Repeat, without any change, the entries presented below.

== Provided records

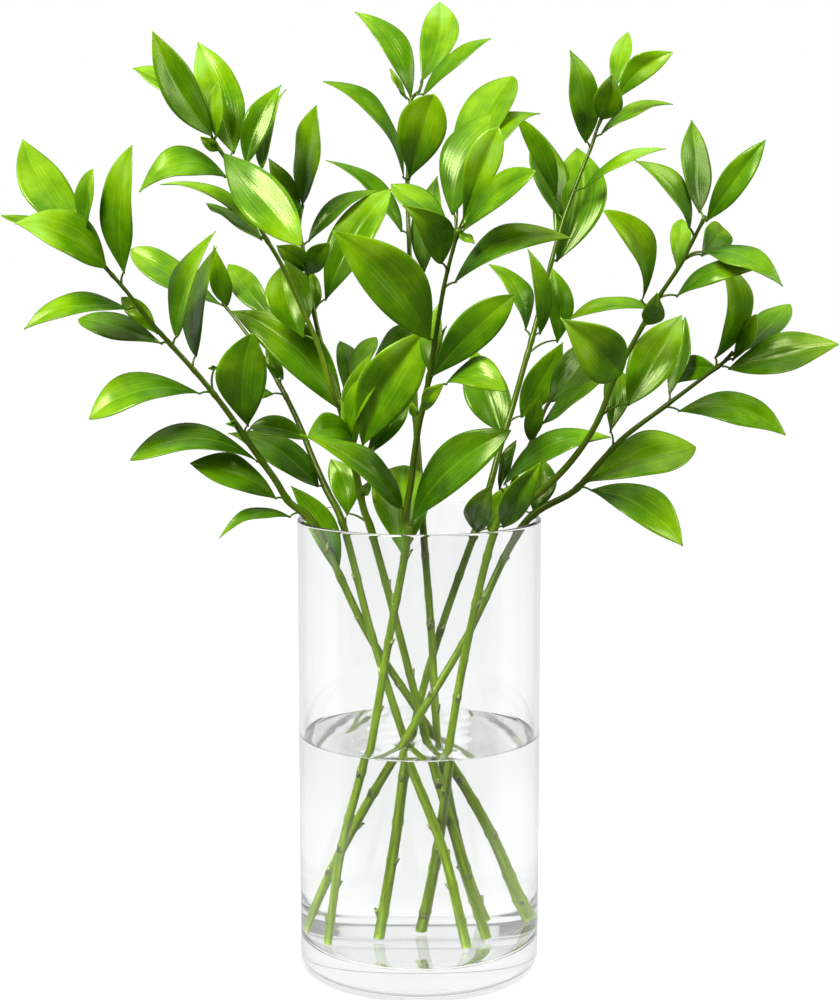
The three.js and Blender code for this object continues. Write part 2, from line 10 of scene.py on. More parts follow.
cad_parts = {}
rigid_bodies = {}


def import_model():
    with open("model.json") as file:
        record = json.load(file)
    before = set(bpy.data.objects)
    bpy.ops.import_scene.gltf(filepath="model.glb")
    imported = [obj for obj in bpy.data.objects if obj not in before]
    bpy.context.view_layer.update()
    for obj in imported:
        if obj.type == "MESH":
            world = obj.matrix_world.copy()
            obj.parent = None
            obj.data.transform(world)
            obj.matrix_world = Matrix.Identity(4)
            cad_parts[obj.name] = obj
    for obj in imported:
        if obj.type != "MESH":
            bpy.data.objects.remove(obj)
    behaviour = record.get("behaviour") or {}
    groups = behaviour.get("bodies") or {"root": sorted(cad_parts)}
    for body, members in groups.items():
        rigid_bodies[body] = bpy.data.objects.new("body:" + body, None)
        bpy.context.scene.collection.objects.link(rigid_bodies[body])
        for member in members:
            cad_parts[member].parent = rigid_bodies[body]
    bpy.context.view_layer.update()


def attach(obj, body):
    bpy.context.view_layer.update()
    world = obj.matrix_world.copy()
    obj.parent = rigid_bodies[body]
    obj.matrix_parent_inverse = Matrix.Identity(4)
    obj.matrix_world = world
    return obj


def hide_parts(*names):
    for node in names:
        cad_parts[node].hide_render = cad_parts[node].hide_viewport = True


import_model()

MM = 0.001
BODY = "root"

# Vase and water.
VASE_RADIUS = 70 * MM
VASE_HEIGHT = 263 * MM
WALL = 3 * MM
LIP_ROUND = 1.2 * MM
BASE_THICKNESS = 16 * MM
FOOT_RADIUS = 64 * MM
FOOT_ROUND = VASE_RADIUS - FOOT_RADIUS
FLOOR_ROUND = 7 * MM
WATER_LEVEL = 136.3 * MM
WATER_OVERLAP = 0.12 * MM
MENISCUS_RISE = 1.4 * MM
MENISCUS_REACH = 3.2 * MM
TURN_STEPS = 144

# Stems.
CUT_RADIUS = 2.4 * MM
LIP_RADIUS = 2.1 * MM
TIP_RADIUS = 0.9 * MM
FORK_RADIUS = 1.6 * MM
STEM_SIDES = 14
STEM_STEP = 3 * MM
CUT_HEIGHT = 17.9 * MM
INSIDE_LEVELS = [CUT_HEIGHT, 78 * MM, WATER_LEVEL, 196 * MM, VASE_HEIGHT]
NODE_SWELL = 0.3
NODE_REACH = 1.6 * MM
SCAR_SPACING = 24 * MM

# Leaves.
LEAF_THICKNESS = 0.45 * MM
LEAF_STEPS = 24
LEAF_COLUMNS = 12
LEAF_FOLD = 0.5
BLADE_TAPER = 2.1
MUCRO_HALF = 0.28 * MM
SWELL = 0.7 * MM
RIB_GROOVE = 0.12 * MM
RIB_WIDTH = 0.6 * MM
STALK_ROOT_RADIUS = 0.75 * MM
STALK_END_RADIUS = 0.5 * MM
STALK_SIDES = 8
STALK_STEPS = 6
STALK_SLOPE = 0.8
BASE_LEAN = 0.12
SAMPLES = 400

# The stems and leaves are laid out in front elevation: x and z on the upright plane through the
# vase's axis, as seen from an eye in front of the vase, in millimetres. A depth then moves the
# point along its sight line: behind the plane if it is positive, in front if it is negative.
EYE_DISTANCE = 1100
EYE_HEIGHT = 419.2

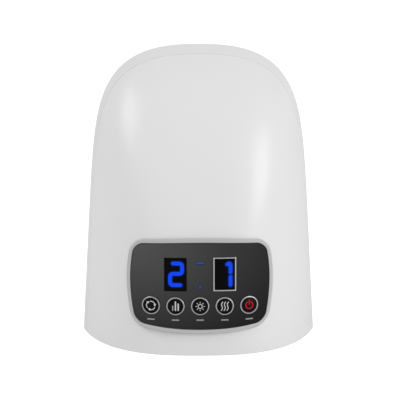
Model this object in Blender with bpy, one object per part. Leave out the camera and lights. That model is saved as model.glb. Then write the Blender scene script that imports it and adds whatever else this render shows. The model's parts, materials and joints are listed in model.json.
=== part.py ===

====

* Answer to this task:
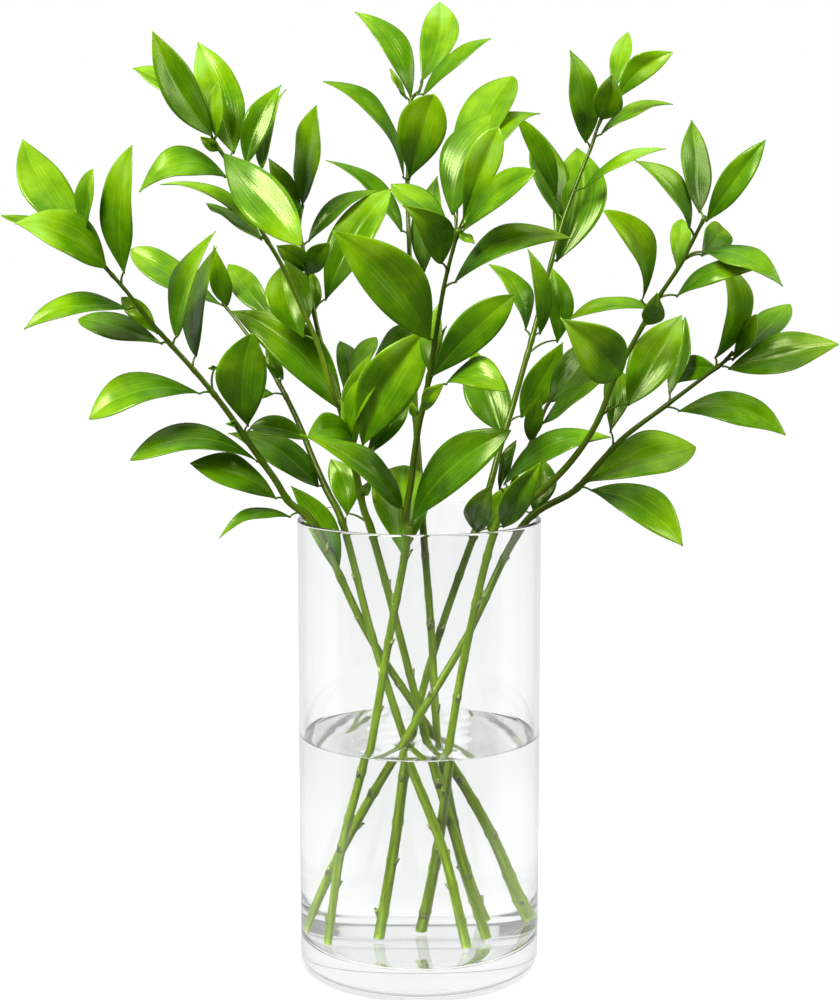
The three.js and Blender code for this object continues. Write part 2, from line 10 of scene.py on. More parts follow.
cad_parts = {}
rigid_bodies = {}


def import_model():
    with open("model.json") as file:
        record = json.load(file)
    before = set(bpy.data.objects)
    bpy.ops.import_scene.gltf(filepath="model.glb")
    imported = [obj for obj in bpy.data.objects if obj not in before]
    bpy.context.view_layer.update()
    for obj in imported:
        if obj.type == "MESH":
            world = obj.matrix_world.copy()
            obj.parent = None
            obj.data.transform(world)
            obj.matrix_world = Matrix.Identity(4)
            cad_parts[obj.name] = obj
    for obj in imported:
        if obj.type != "MESH":
            bpy.data.objects.remove(obj)
    behaviour = record.get("behaviour") or {}
    groups = behaviour.get("bodies") or {"root": sorted(cad_parts)}
    for body, members in groups.items():
        rigid_bodies[body] = bpy.data.objects.new("body:" + body, None)
        bpy.context.scene.collection.objects.link(rigid_bodies[body])
        for member in members:
            cad_parts[member].parent = rigid_bodies[body]
    bpy.context.view_layer.update()


def attach(obj, body):
    bpy.context.view_layer.update()
    world = obj.matrix_world.copy()
    obj.parent = rigid_bodies[body]
    obj.matrix_parent_inverse = Matrix.Identity(4)
    obj.matrix_world = world
    return obj


def hide_parts(*names):
    for node in names:
        cad_parts[node].hide_render = cad_parts[node].hide_viewport = True


import_model()

MM = 0.001
BODY = "root"

# Vase and water.
VASE_RADIUS = 70 * MM
VASE_HEIGHT = 263 * MM
WALL = 3 * MM
LIP_ROUND = 1.2 * MM
BASE_THICKNESS = 16 * MM
FOOT_RADIUS = 64 * MM
FOOT_ROUND = VASE_RADIUS - FOOT_RADIUS
FLOOR_ROUND = 7 * MM
WATER_LEVEL = 136.3 * MM
WATER_OVERLAP = 0.12 * MM
MENISCUS_RISE = 1.4 * MM
MENISCUS_REACH = 3.2 * MM
TURN_STEPS = 144

# Stems.
CUT_RADIUS = 2.4 * MM
LIP_RADIUS = 2.1 * MM
TIP_RADIUS = 0.9 * MM
FORK_RADIUS = 1.6 * MM
STEM_SIDES = 14
STEM_STEP = 3 * MM
CUT_HEIGHT = 17.9 * MM
INSIDE_LEVELS = [CUT_HEIGHT, 78 * MM, WATER_LEVEL, 196 * MM, VASE_HEIGHT]
NODE_SWELL = 0.3
NODE_REACH = 1.6 * MM
SCAR_SPACING = 24 * MM

# Leaves.
LEAF_THICKNESS = 0.45 * MM
LEAF_STEPS = 24
LEAF_COLUMNS = 12
LEAF_FOLD = 0.5
BLADE_TAPER = 2.1
MUCRO_HALF = 0.28 * MM
SWELL = 0.7 * MM
RIB_GROOVE = 0.12 * MM
RIB_WIDTH = 0.6 * MM
STALK_ROOT_RADIUS = 0.75 * MM
STALK_END_RADIUS = 0.5 * MM
STALK_SIDES = 8
STALK_STEPS = 6
STALK_SLOPE = 0.8
BASE_LEAN = 0.12
SAMPLES = 400

# The stems and leaves are laid out in front elevation: x and z on the upright plane through the
# vase's axis, as seen from an eye in front of the vase, in millimetres. A depth then moves the
# point along its sight line: behind the plane if it is positive, in front if it is negative.
EYE_DISTANCE = 1100
EYE_HEIGHT = 419.2

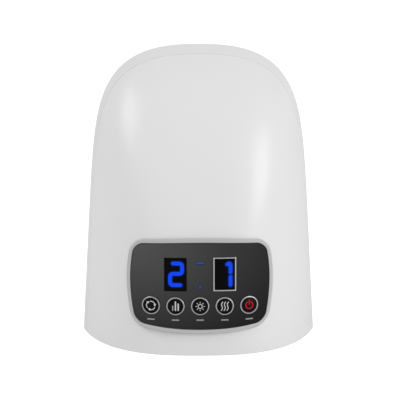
Model this object in Blender with bpy, one object per part. Leave out the camera and lights. That model is saved as model.glb. Then write the Blender scene script that imports it and adds whatever else this render shows. The model's parts, materials and joints are listed in model.json.
=== part.py ===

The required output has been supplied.